Clinical trials show patients undergoing heart-valve replacement surgery spend an average of two to three days in a hospital, compared to a minimum of one to two weeks for patients undergoing open-heart surgery.
The team of cardiac surgeons and cardiologists demonstrated the procedure on two patients at Abrazo Arizona Heart Hospital. The hospital was one of 80 sites participating in the trials that aim to demonstrate the effectiveness and durability of the procedure known as a transcatheter aortic valve replacement, or TAVR.
More than 40 doctors from around the country watched on video monitors, as a team of surgeons inserted a catheter into a patient’s groin, thread it into an artery and into the heart, where an artificial valve is placed. The surgery is described as minimally invasive compared to open heart surgery that involves cracking open a patient’s sternum.
Early results are promising, said Dr. Timothy Byrne, a cardiologist and lead surgeon for the Arizona demonstration.
“Is the transcatheter valve going to replace traditional surgery? Well, the data will tell us,” Byrne said. “We believe that all the way down the road that the answer is ‘yes.’ ”
The surgery is for patients suffering from a blockage or narrowing of an aortic valve leading to aortic stenosis, which restricts blood flow to the brain. An estimated 1.5 million Americans have the progressive, life-threatening condition.
Clinical trials for the surgery, have involved high-risk heart patients who are in a frail state and aren’t good candidates for open heart surgery, but trials are being conducted to determine if the surgery is a better option for low-risk patients as well.
Not all patients are good candidates for the procedure. The surgery is less likely to be performed on people with severe or advanced dementia and severe lung disease. The durability of the replacement valve is still unknown, said Tammy Querrey, a director of cardiovascular care at Abrazo.
The first patient who received an aortic valve in 2005 in Venezuela is alive and healthy, Byrne said.
The recovery time is shorter and less stressful for patients than traditional open heart surgery.
According to medical experts, heart-valve patients typically spend an average of two to three days in the hospital with an overall recovery of only a few days. In comparison, open-heart surgery patients spend one to two weeks or longer in the hospital, with a total recovery time of six weeks. Less than 30 percent of patients continue to use their pacemakers six months after the heart-valve surgery.
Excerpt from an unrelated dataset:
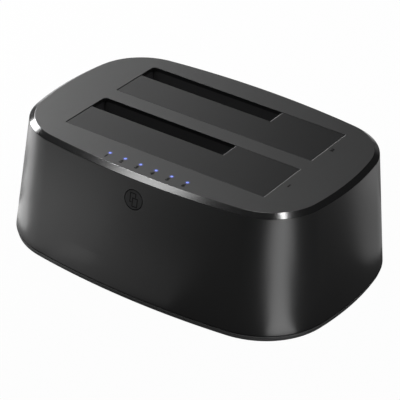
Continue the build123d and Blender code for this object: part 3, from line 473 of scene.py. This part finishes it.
# Ports
# A moulded power inlet with its nickel pin, a nickel-plated data socket with two blue tongues,
# and a rocker switch in a snap-in bezel, all soldered to the main board's back edge.
port_black = moulded("port_black", (0.018, 0.018, 0.019), 0.42, grain=0.3 * mm)
finish(port_black, "power_inlet", "switch_frame")
nickel = metal("nickel", (0.62, 0.6, 0.56), 0.22, 0.5 * mm)
finish(nickel, "data_socket_shell", "power_inlet_pin")
tongue_blue = moulded("tongue_blue", (0.03, 0.12, 0.5), 0.4, drift=0.04)
finish(tongue_blue, "data_socket_tongues")
rocker_black = moulded("rocker_black", (0.02, 0.02, 0.021), 0.3, grain=0.5 * mm, depth=0.004 * mm)
finish(rocker_black, "power_rocker")
mark_white = moulded("mark_white", (0.72, 0.72, 0.7), 0.55, grain=0.15 * mm, depth=0.01 * mm, drift=0.05)
mark_black = moulded(
    "mark_black", (0.004, 0.004, 0.004), 0.7, grain=0.15 * mm, depth=0.01 * mm, drift=0.1, specular=0.1
)


def lettered(name, words, paint, body, slot):
    """Flat print: signs, each as (text, height, matrix of its place), joined into one piece."""
    bm = bmesh.new()
    for text, height, place in words:
        curve = bpy.data.curves.new(name, "FONT")
        curve.body = text
        curve.size = 1.4 * height
        curve.align_x = "CENTER"
        curve.align_y = "CENTER"
        curve.extrude = print_height / 2
        curve.offset = 0.1 * height
        curve.resolution_u = 4
        holder = bpy.data.objects.new(name, curve)
        mesh = bpy.data.meshes.new_from_object(holder)
        mesh.transform(place)
        bm.from_mesh(mesh)
        bpy.data.objects.remove(holder)
        bpy.data.meshes.remove(mesh)
        bpy.data.curves.remove(curve)
    bmesh.ops.remove_doubles(bm, verts=bm.verts, dist=0.002 * mm)
    made = piece(name, bm)
    dress(made, paint, body, slot)
    return made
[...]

Byrne said valve-replacement patients had a lower mortality rate and less strokes than open-heart surgery patients.
Surgeons believe the procedure will ultimately prove to be more efficient and less risky than traditional surgery. And, it will return quality of life.
So far, the procedure has had excellent outcomes and changed the lives of thousands, including a 95-year-old patient.
“It’s very inspiring when they say, ‘Well, I want to get back on the golf course, or I want to get back to walking around this pond,’” Querrey said. “‘I just want to be able to walk a couple times a day around the pond that I like to see the ducks, the birds, the nature, just experience that simple thing again.’”
Now he is able to do all of that three times a day.